When I returned home I couldn’t recall the location, address, or name of the business, so I went on line to Google Maps and searched block by block with their function that allows one to virtually drive down the street. When I saw the store with the animals on top, I wanted to see if I could get close to the location I had drawn from. But, I was headed south and on the wrong side of the street. Seeing a double arrow on the screen that pointed directly across the street towards the store’s front entrance and drive way, I clicked on the arrows and zoomed right up to the entrance where one door was open. Wild…I thought. I could see right into the first aisle of the store. And oddly enough, I had another arrow on the screen pointing towards the beckoning door and aisles of food beyond. I clicked on the arrow. In to the store I was swept. This wasn’t just the magnifying function that I had used numerous times to get a better take on hard to read addresses. I was actually in the store. I mean virtually. I spun the camera around and looked right back out through the doors. As the view rotated 180 degrees, I could read all the brands on the cans and boxes of food. There she was with red bandanna on, a familiar face looking back at me from bottles of syrup and boxes of pancake mix as witness to my virtual slip through the mirror. I could also see that someone was at the check out counter. I turned the camera around and followed the arrows on the floor as they steered me throughout the store. Horns and stuffed animal heads displayed throughout the store, along with rows of metal racks hung from the ceiling in testimony to the routine slaughter that was/is the nutritional legacy of Chicago Meat.  In short order, I wound up back at the front doors through which I had entered. (If you want to see this for yourself here’s what you do: Go to google maps, search for 41.935732,-87.746561 – that’s the latitude and longitude of the front door of the store. Zoom all the way in. That will  put you in street view. When you get to street view you’ll see a set of double chevrons pointing at the front door of the store. You’re on your way, enjoy the trip.)

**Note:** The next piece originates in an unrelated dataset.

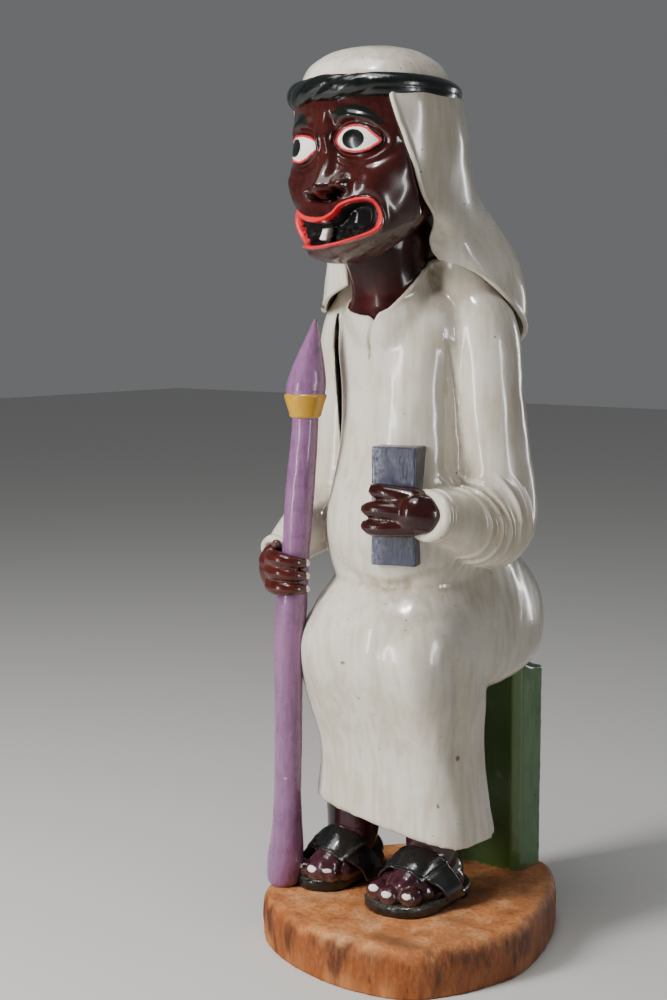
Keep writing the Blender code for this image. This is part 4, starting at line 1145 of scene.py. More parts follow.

That afternoon I headed over to Rose Hill cemetery to work on a drawing of the grounds before I hustled downtown to make a life drawing session at the Palette & Chisel. First I stopped in to a pie store on Ashland to have a quick lunch where I drew the younger man working on his computer.  

After drawing for a couple hours in Rose Hill I hiked over to the Red Line. Took that to the Palette & Chisel where I squandered the talents of model Melissa and only managed a couple of passable drawings. After that I boarded the #22 bus on which, with her fidgeting and the bus hurky-jerkin’ along, I managed a better likeness of the passenger seen in the lower left hand corner on the page following Melissa’s seated pose than 3 previous hours of intense scrutiny. At some point a young woman with an intense pink dreaded hairdo got on the bus and sat next to me. We exchanged hellos and to my surprise it was the same woman I had drawn a week earlier, on the page above sitting in front of the gentleman with the woven skimpy brim. I told her she was in the book and showed the drawing of her. She was quite amused. ( This also happened to me in Portland. See post “In Portlandia I Were” )I found out that she ( let’s call her Lady K ) designed costumes for the theater and other events. About this time a fellow across the aisle from Lady K, who was both smitten and a few sheets to the wind, started muttering sugary nothings in her direction. The spunky pink toped gal was having none of it and snapped out, “That’s enuff!” and “You really need to stop!” I whipped out a quick likeness of the transit Lothario to Lady K’s amusement. You can see the sketch above. Fairly soon after that, as the bus neared my neighborhood, Lady K said goodbye and went to the front of the bus to disembark. Our little friend held back a bit then got up and followed., whereby I noticed a bottle of beer in each of his 2 front pockets. As she got off, he swept off the bus and immediately I could hear Lady K’s voice telling him to return to the bus. The bus driver left the door open and was making inquiries as to the situation. I got up and hopped off the bus to see what was developing. Our friend seemed to decide it was best to walk off his evenings enthusiasm and up Clark Ave he set. LK thanked me, said she was cool, and into the night she stood. I gave thumbs up to the waiting bus driver who closed the doors, waived and drove on up Clark. I walked on up Clark the remaining 3 blocks and as I turned to head down my street I saw the dejected romantic trudging a block further up Clark probably wishing he was still on the bus. At least he was getting the benefit of stretching his legs.

 

 

This image was deleted last summer in a hurried and ill considered attempt to lighten the load on an old computer that was huffin’ and puffin’ to keep up. This is the drawing for a tattoo that my dear friend Lisa is now sporting on her upper right arm. The drawing was done with Pitt Artist Pens  on Utrecht toned paper.

Lisa’s Tattoo design (aka – Flash)

I have a solo show at Rockford College opening this Thursday, Feb. 2nd. The above image is just a section of a 7′ x 20′ composite/collaged wall piece comprised of individual pages from various sketchbooks over the last 28 years. Molly Carter is the director/curator of the gallery, helped me put up this wall piece and did a super job with some help from artist/printmaker/uber mench Dave Menard installing the rest of the show.

 

These drawings are on every kind of paper, vellum, ledger, bristol, onion skin, recycled, and drawn with ball point, gel, India ink, gouache, water color, Pitt Artist Pens, felt pens, Sharpies, colored pencils, fountain pen inks such as Noodler’s, Iroshizuku, Calli, Diamine, Platinum Carbon,  also grease pencil, (aka- China marker), Tom Bow, Daler Rowney F.W. acrylic inks, Staedler, and probably a few other pens no longer in production.